Scripts that build objects:

^^^^^^^^

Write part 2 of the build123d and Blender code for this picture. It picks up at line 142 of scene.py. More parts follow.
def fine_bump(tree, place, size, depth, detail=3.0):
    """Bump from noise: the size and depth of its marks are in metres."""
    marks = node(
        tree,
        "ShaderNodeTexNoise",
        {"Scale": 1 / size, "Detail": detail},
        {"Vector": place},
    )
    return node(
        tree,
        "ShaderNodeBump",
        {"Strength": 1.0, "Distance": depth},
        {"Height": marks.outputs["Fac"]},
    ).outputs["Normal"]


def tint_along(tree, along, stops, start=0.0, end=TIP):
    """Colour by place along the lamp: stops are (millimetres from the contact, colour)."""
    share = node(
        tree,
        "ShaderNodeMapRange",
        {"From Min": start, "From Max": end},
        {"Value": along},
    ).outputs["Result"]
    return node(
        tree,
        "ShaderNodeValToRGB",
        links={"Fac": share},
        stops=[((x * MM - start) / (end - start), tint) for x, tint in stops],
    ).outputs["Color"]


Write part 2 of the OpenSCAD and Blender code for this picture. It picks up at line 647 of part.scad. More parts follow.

^^^^^^^^

Search the entries for the word "this" and gather every line where it appears.

Write part 2 of the build123d and Blender code for this picture. It picks up at line 142 of scene.py. More parts follow.
Write part 2 of the OpenSCAD and Blender code for this picture. It picks up at line 647 of part.scad. More parts follow.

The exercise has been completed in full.